## start
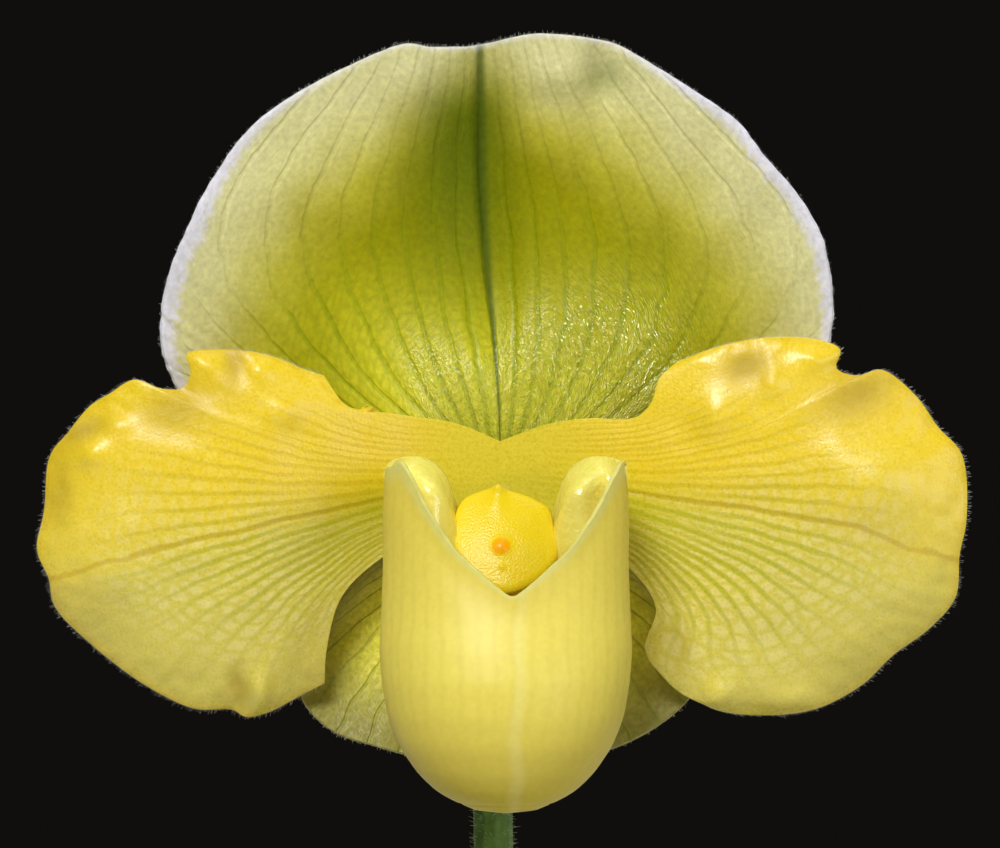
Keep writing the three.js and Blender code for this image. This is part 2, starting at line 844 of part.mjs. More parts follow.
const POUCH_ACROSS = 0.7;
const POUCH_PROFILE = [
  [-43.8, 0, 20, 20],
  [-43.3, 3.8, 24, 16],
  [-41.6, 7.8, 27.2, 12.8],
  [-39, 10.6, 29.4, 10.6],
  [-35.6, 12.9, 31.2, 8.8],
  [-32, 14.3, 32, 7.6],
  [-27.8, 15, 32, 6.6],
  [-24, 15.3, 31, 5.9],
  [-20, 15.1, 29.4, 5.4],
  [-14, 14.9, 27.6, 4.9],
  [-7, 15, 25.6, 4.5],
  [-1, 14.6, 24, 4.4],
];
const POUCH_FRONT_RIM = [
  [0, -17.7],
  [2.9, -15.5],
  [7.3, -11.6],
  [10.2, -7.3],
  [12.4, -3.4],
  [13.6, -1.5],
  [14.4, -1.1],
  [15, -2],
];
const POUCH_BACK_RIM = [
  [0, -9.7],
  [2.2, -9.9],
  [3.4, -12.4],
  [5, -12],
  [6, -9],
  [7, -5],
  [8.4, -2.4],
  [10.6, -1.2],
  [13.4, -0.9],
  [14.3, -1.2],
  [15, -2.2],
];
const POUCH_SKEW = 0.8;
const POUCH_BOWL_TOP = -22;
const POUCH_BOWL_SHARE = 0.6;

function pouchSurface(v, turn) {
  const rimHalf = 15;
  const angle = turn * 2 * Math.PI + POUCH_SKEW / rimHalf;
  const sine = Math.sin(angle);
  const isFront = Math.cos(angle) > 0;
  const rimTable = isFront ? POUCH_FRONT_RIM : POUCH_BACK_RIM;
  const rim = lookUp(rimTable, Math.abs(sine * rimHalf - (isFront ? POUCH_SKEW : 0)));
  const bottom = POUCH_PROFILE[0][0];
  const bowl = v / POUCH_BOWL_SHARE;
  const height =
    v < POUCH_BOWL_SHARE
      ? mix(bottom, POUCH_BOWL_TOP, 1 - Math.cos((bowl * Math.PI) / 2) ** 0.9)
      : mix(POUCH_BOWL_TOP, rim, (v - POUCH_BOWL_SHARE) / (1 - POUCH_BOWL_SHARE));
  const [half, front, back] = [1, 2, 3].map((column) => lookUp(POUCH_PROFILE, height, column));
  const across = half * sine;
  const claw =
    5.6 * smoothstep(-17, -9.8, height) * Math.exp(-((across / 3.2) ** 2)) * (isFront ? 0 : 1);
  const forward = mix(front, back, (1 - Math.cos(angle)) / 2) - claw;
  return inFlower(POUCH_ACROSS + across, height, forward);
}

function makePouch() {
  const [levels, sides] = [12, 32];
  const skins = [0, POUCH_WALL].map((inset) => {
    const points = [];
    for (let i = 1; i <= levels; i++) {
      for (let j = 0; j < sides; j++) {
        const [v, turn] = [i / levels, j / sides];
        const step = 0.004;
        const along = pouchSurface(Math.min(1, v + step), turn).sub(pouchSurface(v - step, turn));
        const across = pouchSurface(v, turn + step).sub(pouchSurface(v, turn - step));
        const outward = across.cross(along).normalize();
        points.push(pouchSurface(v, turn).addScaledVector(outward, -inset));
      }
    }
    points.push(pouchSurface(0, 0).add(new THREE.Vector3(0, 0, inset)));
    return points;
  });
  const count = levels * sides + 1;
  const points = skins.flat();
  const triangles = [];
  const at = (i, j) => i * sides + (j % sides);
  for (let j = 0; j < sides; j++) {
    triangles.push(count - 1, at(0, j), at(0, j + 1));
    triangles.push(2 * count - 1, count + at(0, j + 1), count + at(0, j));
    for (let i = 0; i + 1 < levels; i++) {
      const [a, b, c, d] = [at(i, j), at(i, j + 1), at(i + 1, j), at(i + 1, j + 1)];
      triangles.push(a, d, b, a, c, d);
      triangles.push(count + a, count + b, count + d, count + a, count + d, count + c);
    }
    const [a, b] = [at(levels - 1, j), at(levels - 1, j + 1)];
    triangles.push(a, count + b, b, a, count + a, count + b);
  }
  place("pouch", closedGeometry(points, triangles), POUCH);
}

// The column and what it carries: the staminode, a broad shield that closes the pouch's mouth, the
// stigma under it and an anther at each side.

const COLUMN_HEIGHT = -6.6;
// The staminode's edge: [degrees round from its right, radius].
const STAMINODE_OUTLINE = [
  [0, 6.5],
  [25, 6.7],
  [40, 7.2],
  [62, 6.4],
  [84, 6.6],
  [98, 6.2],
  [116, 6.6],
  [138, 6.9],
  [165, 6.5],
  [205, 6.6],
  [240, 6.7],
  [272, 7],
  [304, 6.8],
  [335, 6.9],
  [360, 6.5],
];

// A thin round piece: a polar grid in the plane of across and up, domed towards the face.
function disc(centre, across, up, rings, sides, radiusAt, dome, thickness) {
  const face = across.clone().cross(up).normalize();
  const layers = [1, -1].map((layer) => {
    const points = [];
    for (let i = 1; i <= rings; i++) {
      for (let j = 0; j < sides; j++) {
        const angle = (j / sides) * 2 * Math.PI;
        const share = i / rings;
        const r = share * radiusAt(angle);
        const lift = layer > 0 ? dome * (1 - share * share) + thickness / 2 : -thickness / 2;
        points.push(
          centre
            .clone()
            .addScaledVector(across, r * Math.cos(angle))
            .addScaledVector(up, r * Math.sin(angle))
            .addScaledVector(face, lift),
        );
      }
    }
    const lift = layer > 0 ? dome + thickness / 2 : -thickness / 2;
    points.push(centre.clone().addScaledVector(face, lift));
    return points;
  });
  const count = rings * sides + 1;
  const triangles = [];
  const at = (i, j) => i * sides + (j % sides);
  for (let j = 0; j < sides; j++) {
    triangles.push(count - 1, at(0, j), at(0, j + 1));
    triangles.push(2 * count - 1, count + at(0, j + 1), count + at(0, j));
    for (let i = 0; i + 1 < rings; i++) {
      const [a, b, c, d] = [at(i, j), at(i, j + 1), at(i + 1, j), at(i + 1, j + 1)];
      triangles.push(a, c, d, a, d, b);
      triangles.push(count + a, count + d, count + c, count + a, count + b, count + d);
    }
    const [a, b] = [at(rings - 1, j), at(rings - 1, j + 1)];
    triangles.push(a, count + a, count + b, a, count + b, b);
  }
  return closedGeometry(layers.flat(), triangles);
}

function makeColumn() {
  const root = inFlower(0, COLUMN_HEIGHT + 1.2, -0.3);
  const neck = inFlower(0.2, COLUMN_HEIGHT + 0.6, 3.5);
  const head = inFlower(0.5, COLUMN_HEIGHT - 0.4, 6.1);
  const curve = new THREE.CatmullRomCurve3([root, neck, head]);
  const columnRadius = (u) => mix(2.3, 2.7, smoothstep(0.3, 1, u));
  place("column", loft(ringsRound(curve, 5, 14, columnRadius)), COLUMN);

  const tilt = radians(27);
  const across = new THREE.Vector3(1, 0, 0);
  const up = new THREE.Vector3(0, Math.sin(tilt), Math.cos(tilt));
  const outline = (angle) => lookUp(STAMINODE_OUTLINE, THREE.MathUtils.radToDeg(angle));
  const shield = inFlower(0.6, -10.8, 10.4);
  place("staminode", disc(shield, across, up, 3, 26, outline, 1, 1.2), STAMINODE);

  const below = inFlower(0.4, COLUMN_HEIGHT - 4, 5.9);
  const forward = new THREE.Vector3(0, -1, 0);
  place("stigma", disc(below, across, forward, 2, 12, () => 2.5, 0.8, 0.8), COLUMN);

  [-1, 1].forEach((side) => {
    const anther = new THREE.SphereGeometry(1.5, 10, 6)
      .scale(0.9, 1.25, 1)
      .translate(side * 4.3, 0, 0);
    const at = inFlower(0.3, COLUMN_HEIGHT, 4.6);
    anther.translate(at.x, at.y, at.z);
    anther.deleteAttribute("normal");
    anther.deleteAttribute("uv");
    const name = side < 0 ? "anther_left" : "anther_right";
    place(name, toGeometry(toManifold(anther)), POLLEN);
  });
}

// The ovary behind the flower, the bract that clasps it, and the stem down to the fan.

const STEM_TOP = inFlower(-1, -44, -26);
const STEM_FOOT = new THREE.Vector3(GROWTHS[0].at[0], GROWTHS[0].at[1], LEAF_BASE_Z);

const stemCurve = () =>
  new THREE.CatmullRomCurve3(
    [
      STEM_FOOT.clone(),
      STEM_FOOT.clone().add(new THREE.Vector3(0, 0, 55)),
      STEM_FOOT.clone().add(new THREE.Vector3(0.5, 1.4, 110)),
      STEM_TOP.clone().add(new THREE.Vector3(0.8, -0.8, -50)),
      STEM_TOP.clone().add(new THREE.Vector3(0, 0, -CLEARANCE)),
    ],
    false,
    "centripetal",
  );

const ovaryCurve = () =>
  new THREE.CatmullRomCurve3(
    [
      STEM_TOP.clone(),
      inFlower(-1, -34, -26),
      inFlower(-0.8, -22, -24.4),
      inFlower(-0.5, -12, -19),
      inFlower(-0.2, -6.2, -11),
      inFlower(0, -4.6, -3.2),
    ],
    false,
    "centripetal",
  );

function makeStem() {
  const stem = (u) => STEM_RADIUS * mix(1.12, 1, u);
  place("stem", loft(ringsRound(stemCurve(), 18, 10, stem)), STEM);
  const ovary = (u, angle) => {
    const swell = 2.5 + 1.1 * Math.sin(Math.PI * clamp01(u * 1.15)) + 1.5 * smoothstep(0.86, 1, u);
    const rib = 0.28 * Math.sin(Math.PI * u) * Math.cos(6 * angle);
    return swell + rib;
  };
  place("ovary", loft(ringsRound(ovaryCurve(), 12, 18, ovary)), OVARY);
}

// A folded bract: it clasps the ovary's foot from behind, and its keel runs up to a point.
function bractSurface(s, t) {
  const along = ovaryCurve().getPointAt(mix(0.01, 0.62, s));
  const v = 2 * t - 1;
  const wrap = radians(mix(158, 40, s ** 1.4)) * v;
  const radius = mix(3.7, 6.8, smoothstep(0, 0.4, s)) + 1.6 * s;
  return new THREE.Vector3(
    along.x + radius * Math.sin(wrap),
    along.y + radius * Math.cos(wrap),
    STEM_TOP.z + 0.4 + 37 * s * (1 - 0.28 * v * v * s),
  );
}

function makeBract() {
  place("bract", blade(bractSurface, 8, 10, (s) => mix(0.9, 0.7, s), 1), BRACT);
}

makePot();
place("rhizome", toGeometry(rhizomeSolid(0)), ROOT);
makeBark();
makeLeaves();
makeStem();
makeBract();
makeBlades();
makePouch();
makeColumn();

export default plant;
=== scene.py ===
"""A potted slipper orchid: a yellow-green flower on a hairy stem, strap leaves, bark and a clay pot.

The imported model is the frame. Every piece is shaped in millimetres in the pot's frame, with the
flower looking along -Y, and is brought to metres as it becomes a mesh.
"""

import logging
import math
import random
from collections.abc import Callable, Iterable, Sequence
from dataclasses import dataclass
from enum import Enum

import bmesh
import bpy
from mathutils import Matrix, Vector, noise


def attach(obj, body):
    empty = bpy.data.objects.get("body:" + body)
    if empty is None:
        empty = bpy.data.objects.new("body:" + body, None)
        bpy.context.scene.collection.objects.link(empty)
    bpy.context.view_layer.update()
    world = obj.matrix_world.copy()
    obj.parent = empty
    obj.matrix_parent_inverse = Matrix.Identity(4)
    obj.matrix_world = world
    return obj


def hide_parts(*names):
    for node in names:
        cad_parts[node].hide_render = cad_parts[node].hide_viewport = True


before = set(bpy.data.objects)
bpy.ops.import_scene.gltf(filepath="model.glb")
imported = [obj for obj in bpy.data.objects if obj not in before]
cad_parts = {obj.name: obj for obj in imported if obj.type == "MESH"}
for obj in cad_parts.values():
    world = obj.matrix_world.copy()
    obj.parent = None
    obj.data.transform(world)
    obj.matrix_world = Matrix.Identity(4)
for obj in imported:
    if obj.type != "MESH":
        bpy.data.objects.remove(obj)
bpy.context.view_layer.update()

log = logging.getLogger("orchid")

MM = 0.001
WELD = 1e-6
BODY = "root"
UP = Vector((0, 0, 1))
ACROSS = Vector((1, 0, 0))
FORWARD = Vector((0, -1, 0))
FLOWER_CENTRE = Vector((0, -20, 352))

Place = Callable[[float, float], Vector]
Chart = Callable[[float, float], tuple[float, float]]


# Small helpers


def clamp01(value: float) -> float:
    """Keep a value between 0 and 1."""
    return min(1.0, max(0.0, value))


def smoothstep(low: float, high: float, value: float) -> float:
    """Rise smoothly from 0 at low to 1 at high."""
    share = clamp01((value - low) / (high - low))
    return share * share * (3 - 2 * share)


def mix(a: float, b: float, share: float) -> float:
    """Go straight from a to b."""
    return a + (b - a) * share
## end
## start
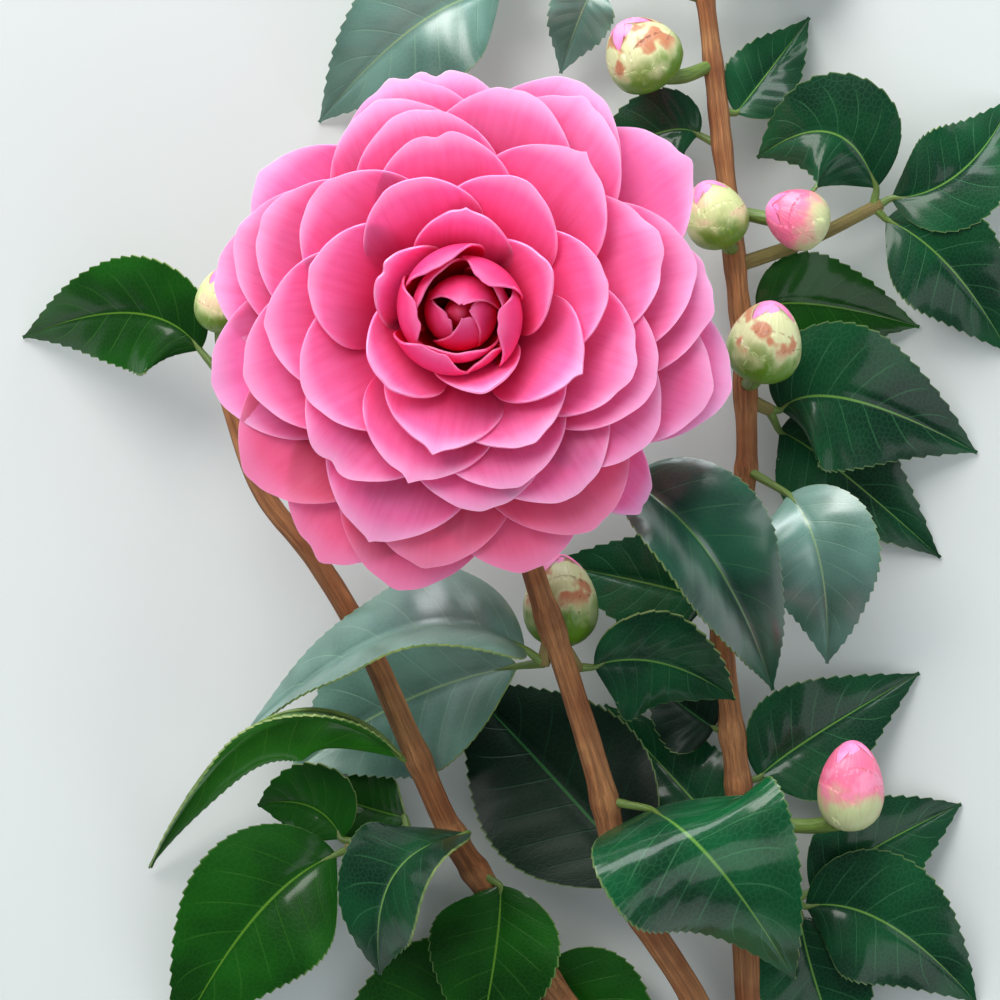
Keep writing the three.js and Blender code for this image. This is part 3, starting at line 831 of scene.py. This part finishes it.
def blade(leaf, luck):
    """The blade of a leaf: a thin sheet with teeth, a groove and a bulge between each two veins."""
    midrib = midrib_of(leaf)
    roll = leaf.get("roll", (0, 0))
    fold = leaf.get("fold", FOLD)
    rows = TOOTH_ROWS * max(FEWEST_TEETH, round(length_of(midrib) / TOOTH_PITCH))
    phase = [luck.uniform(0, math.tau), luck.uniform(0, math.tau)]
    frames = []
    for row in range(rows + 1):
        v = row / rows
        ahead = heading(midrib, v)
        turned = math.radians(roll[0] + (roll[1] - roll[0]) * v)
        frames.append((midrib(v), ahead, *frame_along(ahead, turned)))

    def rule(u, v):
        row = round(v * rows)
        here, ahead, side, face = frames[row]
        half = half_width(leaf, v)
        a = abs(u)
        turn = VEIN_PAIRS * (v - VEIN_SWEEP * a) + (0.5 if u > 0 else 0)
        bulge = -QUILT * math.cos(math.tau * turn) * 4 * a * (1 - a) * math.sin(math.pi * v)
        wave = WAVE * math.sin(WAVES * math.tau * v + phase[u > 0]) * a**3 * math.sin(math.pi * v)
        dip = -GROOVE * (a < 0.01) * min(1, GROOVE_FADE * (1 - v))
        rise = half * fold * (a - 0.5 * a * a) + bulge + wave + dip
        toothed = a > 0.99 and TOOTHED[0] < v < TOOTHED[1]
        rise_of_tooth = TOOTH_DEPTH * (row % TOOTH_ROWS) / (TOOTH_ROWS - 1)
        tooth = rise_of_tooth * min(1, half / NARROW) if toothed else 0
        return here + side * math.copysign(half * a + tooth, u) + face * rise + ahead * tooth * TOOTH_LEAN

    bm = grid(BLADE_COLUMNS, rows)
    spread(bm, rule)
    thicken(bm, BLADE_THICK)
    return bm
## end
[Goal]
Starting at the line that holds "to a point.", copy each line exactly and stop after the line that holds "before = set(bpy.data.objects)".

[Solution to this problem]
// A folded bract: it clasps the ovary's foot from behind, and its keel runs up to a point.
function bractSurface(s, t) {
  const along = ovaryCurve().getPointAt(mix(0.01, 0.62, s));
  const v = 2 * t - 1;
  const wrap = radians(mix(158, 40, s ** 1.4)) * v;
  const radius = mix(3.7, 6.8, smoothstep(0, 0.4, s)) + 1.6 * s;
  return new THREE.Vector3(
    along.x + radius * Math.sin(wrap),
    along.y + radius * Math.cos(wrap),
    STEM_TOP.z + 0.4 + 37 * s * (1 - 0.28 * v * v * s),
  );
}

function makeBract() {
  place("bract", blade(bractSurface, 8, 10, (s) => mix(0.9, 0.7, s), 1), BRACT);
}

makePot();
place("rhizome", toGeometry(rhizomeSolid(0)), ROOT);
makeBark();
makeLeaves();
makeStem();
makeBract();
makeBlades();
makePouch();
makeColumn();

export default plant;
=== scene.py ===
"""A potted slipper orchid: a yellow-green flower on a hairy stem, strap leaves, bark and a clay pot.

The imported model is the frame. Every piece is shaped in millimetres in the pot's frame, with the
flower looking along -Y, and is brought to metres as it becomes a mesh.
"""

import logging
import math
import random
from collections.abc import Callable, Iterable, Sequence
from dataclasses import dataclass
from enum import Enum

import bmesh
import bpy
from mathutils import Matrix, Vector, noise


def attach(obj, body):
    empty = bpy.data.objects.get("body:" + body)
    if empty is None:
        empty = bpy.data.objects.new("body:" + body, None)
        bpy.context.scene.collection.objects.link(empty)
    bpy.context.view_layer.update()
    world = obj.matrix_world.copy()
    obj.parent = empty
    obj.matrix_parent_inverse = Matrix.Identity(4)
    obj.matrix_world = world
    return obj


def hide_parts(*names):
    for node in names:
        cad_parts[node].hide_render = cad_parts[node].hide_viewport = True


before = set(bpy.data.objects)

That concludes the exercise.